Закончил он письмо просьбой к отцу увеличить на 100 франков его месячное содержание, естественно, без объяснений, зачем ему нужны деньги.
Подготовка к кооперативной выставке шла с грехом пополам. Денег опять не хватало, они нужны были на аренду выставочного зала и другие организационные расходы, которые превосходили возможности большинства художников. Располагавший некоторыми средствами Дега был готов авансировать их совместное предприятие. А Мане категорически отказался от участия в выставке. Он вёл себя совсем не по-дружески, этот Мане. С тех пор как его допустили на Салон, а его «Кружка пива» снискала успех у публики, хотя была далеко не самой лучшей его работой, он стал смотреть свысока на своих менее удачливых собратьев. Он отказывался выставлять свои полотна рядом с картинами Сезанна и Ренуара, первого из которых считал «каменщиком, создающим картины с помощью мастерка», а второго — «славным малым, но случайным человеком в живописи». Кроме того, время шло, все они старели и начинали бояться реакции публики. В марте доктор Гаше обратился к Писсарро с просьбой организовать благотворительную распродажу картин в пользу Домье[144], прекрасного художника, иллюстратора и карикатуриста, который неожиданно начал слепнуть. Члены «Анонимного общества художников» приняли в ней активное участие.
В результате после разных отсрочек и проволочек выставка, задуманная друзьями-художниками, пройдёт с 15 апреля по 15 мая 1874 года. От неё устранился и Гийеме: его положение упрочилось, и он не хотел рисковать им, выставляя свои картины в одном ряду с всякими нечёсаными голодранцами. Участники выставки ставили целью любой ценой избежать даже намёка на создание некой новой школы или нового движения, поскольку на самом деле речь шла просто о том, чтобы под одной крышей собрать работы разных самобытных художников. Место для этого нашлось: художник Надар[145], который только что переехал из своей просторной мастерской на бульваре Капуцинок, согласился предоставить её под выставку. Договорились о графике её работы и постановили, что входной билет будет стоить символическую сумму — один франк.

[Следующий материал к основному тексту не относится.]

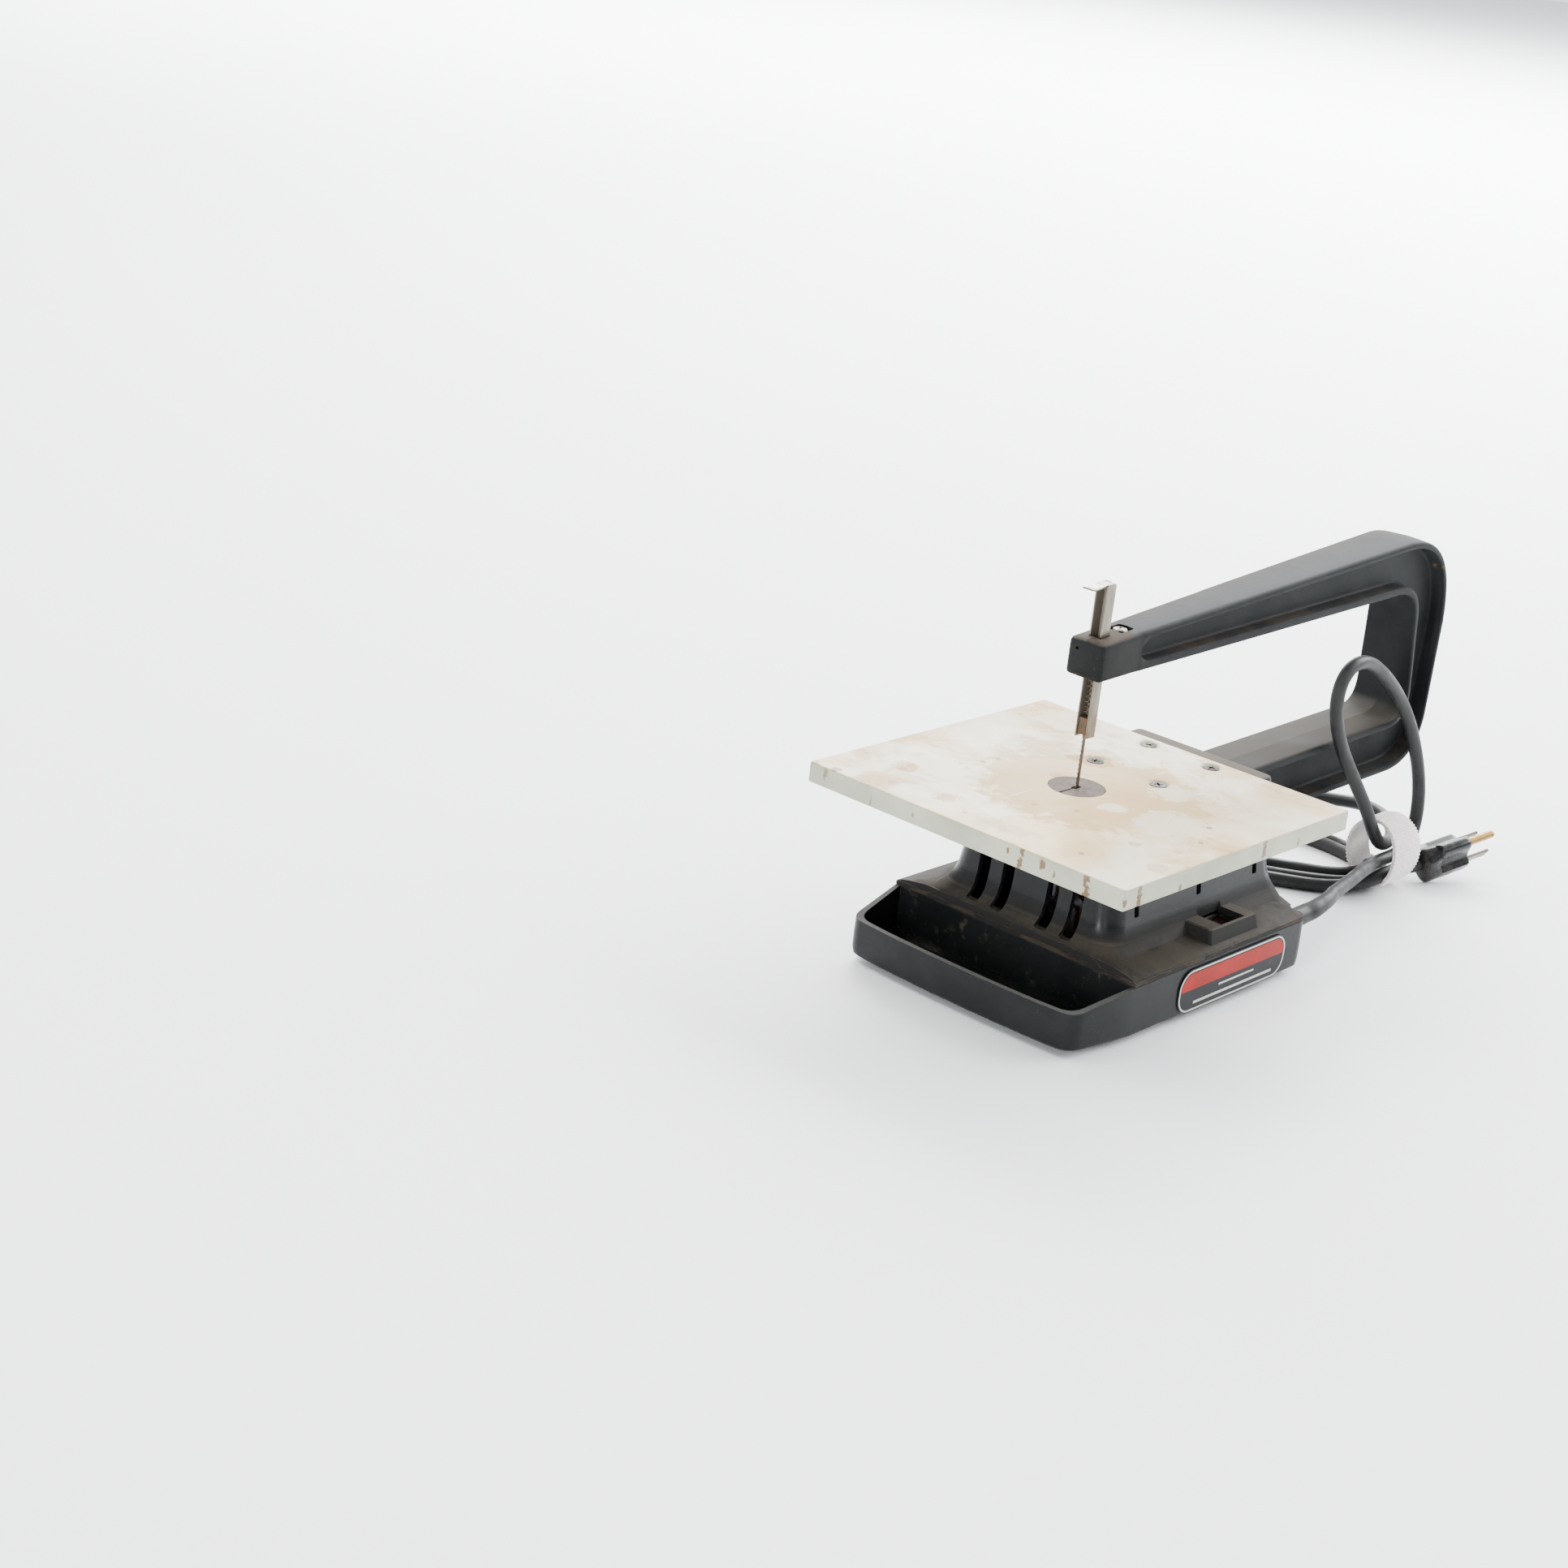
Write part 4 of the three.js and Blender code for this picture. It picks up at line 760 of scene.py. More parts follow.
def fair_line(points, step=3.0, relax=8):
    """Even points along a smooth curve through the given ones, its bends evened out as a stiff cord's are."""
    ends = [points[0] * 2 - points[1], *points, points[-1] * 2 - points[-2]]
    line = []
    for p0, p1, p2, p3 in zip(ends, ends[1:], ends[2:], ends[3:]):
        d01, d12, d23 = ((b - a).length ** 0.5 for a, b in ((p0, p1), (p1, p2), (p2, p3)))
        m1 = (p2 - p1) + d12 * ((p1 - p0) / d01 - (p2 - p0) / (d01 + d12))
        m2 = (p2 - p1) + d12 * ((p3 - p2) / d23 - (p3 - p1) / (d12 + d23))
        count = max(2, int((p2 - p1).length / step))
        for i in range(count):
            t = i / count
            a, b = 2 * t ** 3 - 3 * t ** 2 + 1, t ** 3 - 2 * t ** 2 + t
            c, d = 3 * t ** 2 - 2 * t ** 3, t ** 3 - t ** 2
            line.append(p1 * a + m1 * b + p2 * c + m2 * d)
    line.append(points[-1])
    for _ in range(relax):
        inner = [(a + b * 2 + c) / 4 for a, b, c in zip(line[4:], line[5:], line[6:-2])]
        line = line[:5] + inner + line[-3:]
    return line


def make_cord():
    line = fair_line(cord_route())
    data = bpy.data.curves.new("cord", "CURVE")
    data.dimensions = "3D"
    data.bevel_depth = CORD_D / 2 * MM
    data.bevel_resolution = 6
    data.use_fill_caps = True
    spline = data.splines.new("POLY")
    spline.points.add(len(line) - 1)
    for point, place in zip(spline.points, line):
        point.co = (*saw(*place), 1)
    spline.use_smooth = True
    cord = bpy.data.objects.new("cord", data)
    bpy.context.scene.collection.objects.link(cord)
    dress(cord, "frame", "cord_rubber", "cord_rubber", "cord_lead", "cord_loop", "cord_tail", "cord_coil")
    return cord


# ---- base tray

BASE_BOTTOM = -101
LEDGE_Y = 56                        # where the deck ends and the open tray begins
SEAM_Z = -74                        # parting line between base tray and upper housing
CORNERS = ("front_left", "front_right", "rear_left", "rear_right")
POST_R = 5.5                        # of every screw post and boss
HOUSING_SCREWS = [(-66, 74), (66, 74), (-66, 203), (66, 203)]
FEET = [(-62, 32), (62, 32), (-66, 188), (66, 188)]
CORD_EXIT = (70, 224, -77.4)


def base_plan(inset):
    """The base's outline in plan: a bowed front, straight sides and a narrower rear."""
    half, front_half = 80 - inset, 74 - inset
    front, side_rear, rear_half = 11 + inset, 214 - inset * 0.8, 55 - inset * 0.4
    right = [(0, front)]
    right += bezier(right[-1], (front_half * 0.6, front), (front_half - 8, front + 2.5), 8)
    right += bezier(right[-1], (front_half, front + 3.5), (front_half + 1, front + 12), 8)
    right += [(half, LEDGE_Y), (half, 206)]
    right += bezier(right[-1], (half, side_rear - 2), (half - 5, side_rear), 6)
    right += [(rear_half, 224 - inset)]
    return right + [(-x, y) for x, y in reversed(right[1:])]


def plan_loft(name, stations):
    """A skin over the base's plan, from (inset, z) stations."""
    return loft(name, [flat(base_plan(inset), z) for inset, z in stations])


def cord_passage():
    """A cutter for the cord's way out through the rear wall."""
    x, y, z = CORD_EXIT
    wide = lathe_y("wide", x, z, [(7.2, 190), (7.2, y - 4.4)])
    return join(wide, lathe_y("narrow", x, z, [(5.8, 191), (5.8, y + 20)]))


def make_base_tray():
    shell = plan_loft(
        "shell", [(1.6, BASE_BOTTOM), (0.5, BASE_BOTTOM + 1), (0.05, -97), (0, -88), (0.3, SEAM_Z)])
    slope = side_plate(
        "slope", [(0, -80.5), (17, -80.5), (LEDGE_Y, SEAM_Z), (LEDGE_Y, -60), (0, -60)], -120, 120)
    hollow = plan_loft("hollow", [(6.5, -98), (4.2, -97.2), (3.4, -95), (2.8, -60)])
    divider = block("divider", -78, 78, LEDGE_Y + 1, LEDGE_Y + 4, -99, SEAM_Z)
    sunk_bore = [(4.2, -103), (4.2, -97), (2.1, -97), (2.1, -70)]
    bores = [lathe("bore", x, y, sunk_bore, 24) for x, y in HOUSING_SCREWS]
    tray = join(cut(shell, slope, hollow), divider, *rods(HOUSING_SCREWS, POST_R, -99, -82))
    tray = cut(tray, *bores, *rods(FEET, 2.5, -103, -96), cord_passage())
    tray.name = "moulded_tray"
    soften(tray, 0.8, 3)
    dress(tray, "frame", "casing", "tray_plastic", "base_tray")


# ---- upper housing

BLADE_Y = 94.8
TABLE_SCREWS = [(-20.7, 138.4), (20.7, 138.4), (-20.7, 187), (20.7, 187)]
TOWER = [
    (66, 54.6, 221, -72.6), (61, 57, 220, -67), (57, 62.3, 218.5, -62), (54.4, 64.8, 216.5, -56),
    (53, 66, 214.5, -48), (50.2, 67.2, 213, -30), (47.4, 68, 212, -14), (44.7, 68.6, 211.4, -2),
]


def fill_in(rows, steps):
    """More rows between the given ones, along a smooth curve."""
    rows = [Vector(row) for row in rows]
    ends = [rows[0], *rows, rows[-1]]
    made = []
    for p0, p1, p2, p3 in zip(ends, ends[1:], ends[2:], ends[3:]):
        for i in range(steps):
            t = i / steps
            made.append(0.5 * (
                2 * p1 + (p2 - p0) * t + (2 * p0 - 5 * p1 + 4 * p2 - p3) * t ** 2
                + (3 * p1 - p0 - 3 * p2 + p3) * t ** 3))
    return made + [rows[-1]]


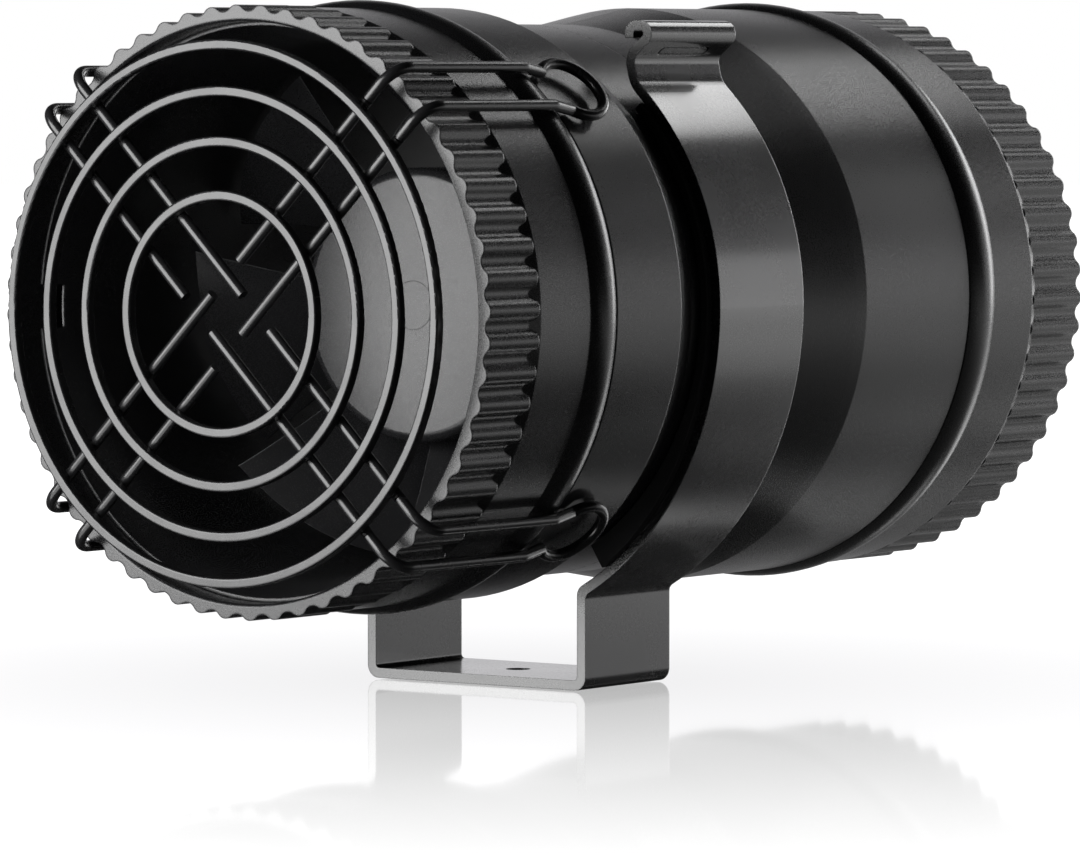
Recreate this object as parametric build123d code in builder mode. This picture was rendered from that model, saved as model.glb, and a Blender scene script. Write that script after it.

На выставке будет экспонироваться 165 картин двадцати семи художников, среди них, в частности, фигурировали Моне, Ренуар, Сислей, Дега и Берта Моризо[146]. Сезанн представит там «Дом повешенного», «Современную Олимпию» и один из видов Овера-на-Уазе.
Немногие события в мире живописи оставили такой яркий след в истории и вызвали такое количество самых разных комментариев, как эта первая кооперативная выставка, которую пока ещё никто не называл, и по праву, выставкой импрессионистов. Она сразу же вызвала скандал, причём ещё более громкий, чем тот, которым сопровождался Салон отверженных. Возмущённая толпа буквально ломилась на неё, изощряясь в грубых шутках, насмехаясь, заходясь в злобной истерике и демонстрируя свой страх, беспокойство и непонимание. Кто сказал, что искусство безобидная штука? Ведь это же пульс общества, его зеркало, барометр его настроения и духовности, а в какой-то мере и его мечта. Публика, одновременно восторженная и возмущённая, в основном толпилась перед полотнами тех, кого называли «непримиримыми», всех этих порвавших с академизмом художников, всех этих революционеров, не хотевших по примеру Мане и Гийеме разбавлять своё вино водой и не желавших слушать доводов рассудка. Если прав Пикассо, что за один день перед выставленной напоказ картиной говорится столько глупостей, сколько нигде больше не услышать, то данная выставка в этом смысле побила все рекорды. Ужас, грязь, бунт! Эти художники всё видят не так, как нормальные люди, они просто психи, извращенцы, шарлатаны. Они пишут свои картины наобум, швыряя краску на холст как придётся (кстати, когда в следующем веке некоторые художники действительно возьмут на вооружение эту технику, публика воздержится от буржуазно-реакционных выкриков, чтобы не показаться отсталой: великая хитрость глупости заключается в умении мимикрировать).
Луи Леруа, репортёр сатирической газеты «Шаривари», сам того не подозревая, обеспечит себе место в истории и предстанет перед потомками в неблагодарной роли того самого «придурка», что выдумал слово «импрессионизм». Правда, ему не совсем справедливо приписывают первенство в этом вопросе, поскольку если не само слово, то, во всяком случае, понятие уже существовало до него. Мы находим его у Теофиля Готье, выражавшего сожаление по поводу того, что Добиньи довольствуется впечатлением[147] и пренебрегает деталями. А Одилон Редон[148] даже называл Добиньи «главой школы впечатления». Эдуар Мане использовал это слово применительно к собственным работам. Но истории всегда требуются козлы отпущения, и в данном случае выбор пал на Лepya.